Stormwater Fee

Definition

A charge on property owners based on impervious surface area (roofs, driveways, parking lots) to fund stormwater management infrastructure. Unlike sewer fees (charged based on water usage), stormwater fees reflect the runoff properties generate—properties with large paved areas generate more runoff and pay more. Stormwater fees fund drainage systems, green infrastructure, flood prevention, and water quality improvements. Many cities offer credits for properties managing stormwater on-site (rain gardens, permeable pavement).

Louisville Context

Louisville Metro charges modest stormwater fees ($3-8 monthly for typical homes) to fund drainage maintenance, flood prevention, and water quality improvements. However, the fee generates insufficient revenue for needed stormwater infrastructure, resulting in inadequate drainage in many neighborhoods and ongoing flooding problems.

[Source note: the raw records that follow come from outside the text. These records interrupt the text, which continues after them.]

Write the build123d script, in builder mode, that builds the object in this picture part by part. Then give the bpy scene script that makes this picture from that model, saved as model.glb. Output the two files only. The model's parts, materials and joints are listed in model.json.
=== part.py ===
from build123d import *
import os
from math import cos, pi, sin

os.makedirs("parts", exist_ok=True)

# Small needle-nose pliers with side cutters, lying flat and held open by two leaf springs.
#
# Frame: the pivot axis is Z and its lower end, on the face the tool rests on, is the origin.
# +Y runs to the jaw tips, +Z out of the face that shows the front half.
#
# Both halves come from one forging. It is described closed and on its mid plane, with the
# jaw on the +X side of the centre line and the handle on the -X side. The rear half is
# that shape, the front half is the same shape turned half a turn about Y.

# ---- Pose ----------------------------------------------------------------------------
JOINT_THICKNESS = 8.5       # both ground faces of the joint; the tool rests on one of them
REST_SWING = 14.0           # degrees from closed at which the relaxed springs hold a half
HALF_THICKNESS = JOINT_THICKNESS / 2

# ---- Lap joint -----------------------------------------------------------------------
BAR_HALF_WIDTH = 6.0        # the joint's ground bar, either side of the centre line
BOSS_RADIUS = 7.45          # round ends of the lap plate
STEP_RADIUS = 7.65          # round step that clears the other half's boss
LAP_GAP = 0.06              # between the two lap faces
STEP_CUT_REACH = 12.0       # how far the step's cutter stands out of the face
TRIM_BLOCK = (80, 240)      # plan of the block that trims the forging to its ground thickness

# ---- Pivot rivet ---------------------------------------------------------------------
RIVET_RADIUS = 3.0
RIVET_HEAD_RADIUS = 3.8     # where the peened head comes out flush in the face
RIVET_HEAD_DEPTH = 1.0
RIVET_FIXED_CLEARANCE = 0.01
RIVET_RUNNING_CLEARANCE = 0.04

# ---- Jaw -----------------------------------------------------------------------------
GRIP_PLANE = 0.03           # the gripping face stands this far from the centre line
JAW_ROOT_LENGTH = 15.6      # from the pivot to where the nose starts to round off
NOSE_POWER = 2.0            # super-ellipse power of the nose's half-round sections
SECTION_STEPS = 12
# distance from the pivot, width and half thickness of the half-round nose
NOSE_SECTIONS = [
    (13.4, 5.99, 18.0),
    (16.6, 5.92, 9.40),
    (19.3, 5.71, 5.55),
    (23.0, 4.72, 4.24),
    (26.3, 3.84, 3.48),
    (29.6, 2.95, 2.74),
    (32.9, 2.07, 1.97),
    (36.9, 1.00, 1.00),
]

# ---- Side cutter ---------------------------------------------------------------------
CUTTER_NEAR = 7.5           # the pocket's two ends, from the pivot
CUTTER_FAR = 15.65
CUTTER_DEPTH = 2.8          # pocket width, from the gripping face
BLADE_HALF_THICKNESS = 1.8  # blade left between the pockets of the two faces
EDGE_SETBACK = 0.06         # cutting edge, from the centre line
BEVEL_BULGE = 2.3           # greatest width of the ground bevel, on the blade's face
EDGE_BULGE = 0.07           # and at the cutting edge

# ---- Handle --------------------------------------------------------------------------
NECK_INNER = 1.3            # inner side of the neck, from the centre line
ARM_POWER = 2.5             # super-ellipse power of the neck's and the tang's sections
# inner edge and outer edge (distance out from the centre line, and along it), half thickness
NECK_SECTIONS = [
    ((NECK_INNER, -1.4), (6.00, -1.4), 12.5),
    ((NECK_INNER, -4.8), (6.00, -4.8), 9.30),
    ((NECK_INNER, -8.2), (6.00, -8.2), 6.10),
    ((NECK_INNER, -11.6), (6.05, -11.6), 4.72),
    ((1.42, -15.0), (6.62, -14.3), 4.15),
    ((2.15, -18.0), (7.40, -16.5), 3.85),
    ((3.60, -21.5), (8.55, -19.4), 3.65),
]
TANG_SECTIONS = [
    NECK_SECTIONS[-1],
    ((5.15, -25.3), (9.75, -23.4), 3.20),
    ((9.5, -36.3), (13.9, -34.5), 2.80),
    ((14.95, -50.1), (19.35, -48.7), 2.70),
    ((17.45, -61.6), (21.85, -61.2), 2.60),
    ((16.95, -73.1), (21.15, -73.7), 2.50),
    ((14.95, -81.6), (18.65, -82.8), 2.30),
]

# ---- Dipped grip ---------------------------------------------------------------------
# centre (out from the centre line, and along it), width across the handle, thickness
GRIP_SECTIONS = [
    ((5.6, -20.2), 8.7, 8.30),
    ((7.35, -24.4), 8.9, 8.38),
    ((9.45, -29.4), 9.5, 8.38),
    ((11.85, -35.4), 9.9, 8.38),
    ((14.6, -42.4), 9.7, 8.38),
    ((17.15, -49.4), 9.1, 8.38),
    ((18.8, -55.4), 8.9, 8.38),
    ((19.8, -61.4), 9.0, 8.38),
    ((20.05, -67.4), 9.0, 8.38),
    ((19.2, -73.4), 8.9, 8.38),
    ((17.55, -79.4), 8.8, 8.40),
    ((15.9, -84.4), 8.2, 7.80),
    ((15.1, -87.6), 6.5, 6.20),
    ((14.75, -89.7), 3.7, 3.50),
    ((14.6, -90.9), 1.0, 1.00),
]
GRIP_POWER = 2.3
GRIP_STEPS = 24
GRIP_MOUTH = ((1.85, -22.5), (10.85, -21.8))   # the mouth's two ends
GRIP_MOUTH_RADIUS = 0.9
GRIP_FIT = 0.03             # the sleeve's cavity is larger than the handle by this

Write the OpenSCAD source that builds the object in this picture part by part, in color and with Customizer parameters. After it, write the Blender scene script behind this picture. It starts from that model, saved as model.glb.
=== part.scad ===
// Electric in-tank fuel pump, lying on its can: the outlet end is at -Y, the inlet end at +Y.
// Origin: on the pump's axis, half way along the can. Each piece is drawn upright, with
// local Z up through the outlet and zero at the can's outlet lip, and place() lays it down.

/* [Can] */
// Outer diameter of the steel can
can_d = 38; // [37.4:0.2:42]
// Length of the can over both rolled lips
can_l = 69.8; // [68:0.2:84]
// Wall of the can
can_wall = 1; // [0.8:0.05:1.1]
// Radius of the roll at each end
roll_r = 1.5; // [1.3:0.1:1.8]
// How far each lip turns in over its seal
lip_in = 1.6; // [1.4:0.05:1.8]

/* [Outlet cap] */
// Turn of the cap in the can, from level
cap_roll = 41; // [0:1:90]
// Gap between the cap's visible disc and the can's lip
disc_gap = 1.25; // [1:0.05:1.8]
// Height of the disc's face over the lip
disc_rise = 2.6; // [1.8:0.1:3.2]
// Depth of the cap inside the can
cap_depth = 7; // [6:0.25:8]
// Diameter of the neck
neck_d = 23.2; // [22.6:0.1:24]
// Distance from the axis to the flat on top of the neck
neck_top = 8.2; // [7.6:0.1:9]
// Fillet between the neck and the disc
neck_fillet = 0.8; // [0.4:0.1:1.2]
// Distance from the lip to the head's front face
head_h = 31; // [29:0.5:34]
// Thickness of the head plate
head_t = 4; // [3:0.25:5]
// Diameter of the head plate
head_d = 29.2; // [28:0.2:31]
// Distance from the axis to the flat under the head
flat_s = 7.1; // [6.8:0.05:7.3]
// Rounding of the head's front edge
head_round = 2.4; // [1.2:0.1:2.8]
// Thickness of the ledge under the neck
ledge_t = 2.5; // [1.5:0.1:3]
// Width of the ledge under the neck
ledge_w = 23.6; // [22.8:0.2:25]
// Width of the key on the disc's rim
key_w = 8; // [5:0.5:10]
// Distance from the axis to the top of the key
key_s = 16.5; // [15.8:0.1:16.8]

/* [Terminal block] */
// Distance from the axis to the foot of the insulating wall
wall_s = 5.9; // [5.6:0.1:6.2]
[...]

West Louisville neighborhoods often have worse drainage than East End, reflecting historic underinvestment in infrastructure.

Why It Matters

Stormwater management prevents basement flooding, street flooding, and water pollution. When stormwater fees are too low to fund needed infrastructure, flooding damages homes and neighborhoods suffer. Inequitable stormwater infrastructure investment means low-income neighborhoods flood more frequently than affluent areas—environmental injustice with real costs to residents and property.

Dave’s Proposal

Dave will evaluate stormwater fee adequacy and, if needed, propose modest increases with credits for properties installing green infrastructure. Revenue will fund drainage improvements prioritizing neighborhoods with worst flooding. He’ll ensure stormwater investments are distributed equitably across neighborhoods. He’ll expand green infrastructure credit program incentivizing private stormwater management.